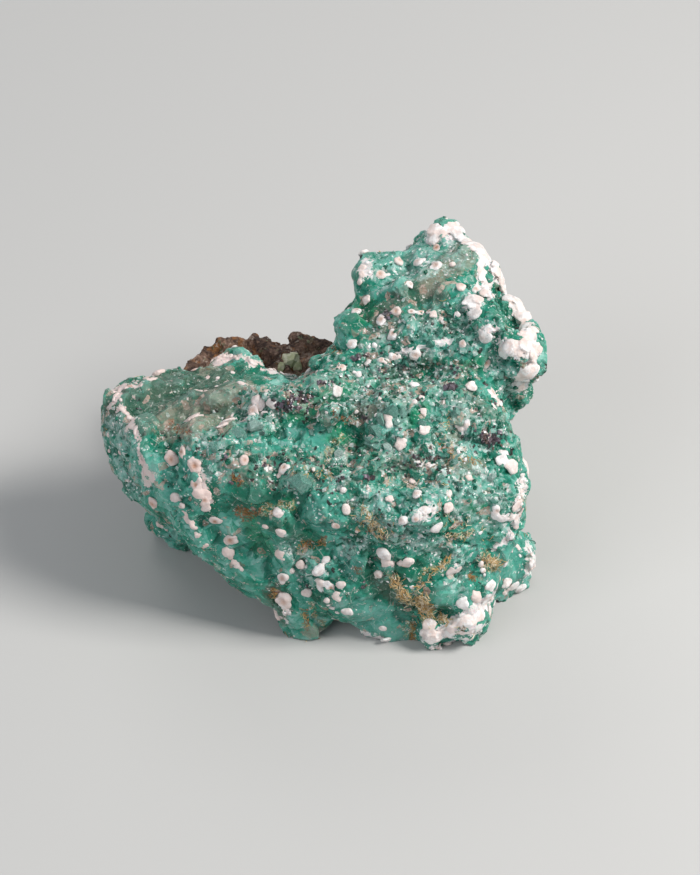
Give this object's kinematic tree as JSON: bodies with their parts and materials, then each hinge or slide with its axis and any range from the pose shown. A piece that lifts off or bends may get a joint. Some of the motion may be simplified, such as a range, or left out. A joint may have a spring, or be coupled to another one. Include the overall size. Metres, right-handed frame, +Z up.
{
  "type": "melanterite specimen",
  "caption": "Broken green crystalline melanterite hand specimen with white efflorescence crusts and a remnant of brown host rock behind, resting on its own uneven feet.",
  "frame": {"origin": "on the surface that the specimen rests on, under the middle of its bounding box", "axes": "+X along the length, towards the tall arm's side; +Y from the front to the back, where the host rock is; +Z up"},
  "size_m": [0.0612, 0.0516, 0.0412],
  "materials": {
    "melanterite": "translucent sea-green crystal, glassy to greasy on fresh cleavage faces and frosted on weathered ones",
    "efflorescence": "chalky white to pinkish crust, matt and powdery",
    "inclusions": "dark purple-brown grains with a dull metallic glint",
    "rust": "ochre to rust-brown fibrous and earthy staining",
    "host_rock": "rough brown weathered rock, matt"
  },
  "bodies": {
    "root": {"melanterite": "melanterite", "host_rock": "host_rock"}
  },
  "joints": []
}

Written request »
Please reproduce each line exactly as written.

Answer for this exercise »
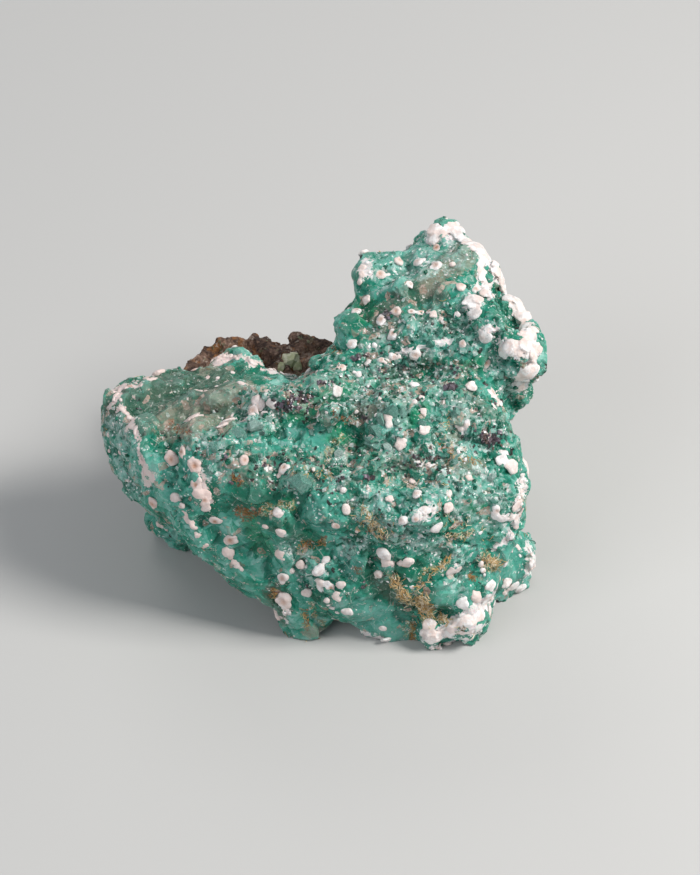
Give this object's kinematic tree as JSON: bodies with their parts and materials, then each hinge or slide with its axis and any range from the pose shown. A piece that lifts off or bends may get a joint. Some of the motion may be simplified, such as a range, or left out. A joint may have a spring, or be coupled to another one. Include the overall size. Metres, right-handed frame, +Z up.
{
  "type": "melanterite specimen",
  "caption": "Broken green crystalline melanterite hand specimen with white efflorescence crusts and a remnant of brown host rock behind, resting on its own uneven feet.",
  "frame": {"origin": "on the surface that the specimen rests on, under the middle of its bounding box", "axes": "+X along the length, towards the tall arm's side; +Y from the front to the back, where the host rock is; +Z up"},
  "size_m": [0.0612, 0.0516, 0.0412],
  "materials": {
    "melanterite": "translucent sea-green crystal, glassy to greasy on fresh cleavage faces and frosted on weathered ones",
    "efflorescence": "chalky white to pinkish crust, matt and powdery",
    "inclusions": "dark purple-brown grains with a dull metallic glint",
    "rust": "ochre to rust-brown fibrous and earthy staining",
    "host_rock": "rough brown weathered rock, matt"
  },
  "bodies": {
    "root": {"melanterite": "melanterite", "host_rock": "host_rock"}
  },
  "joints": []
}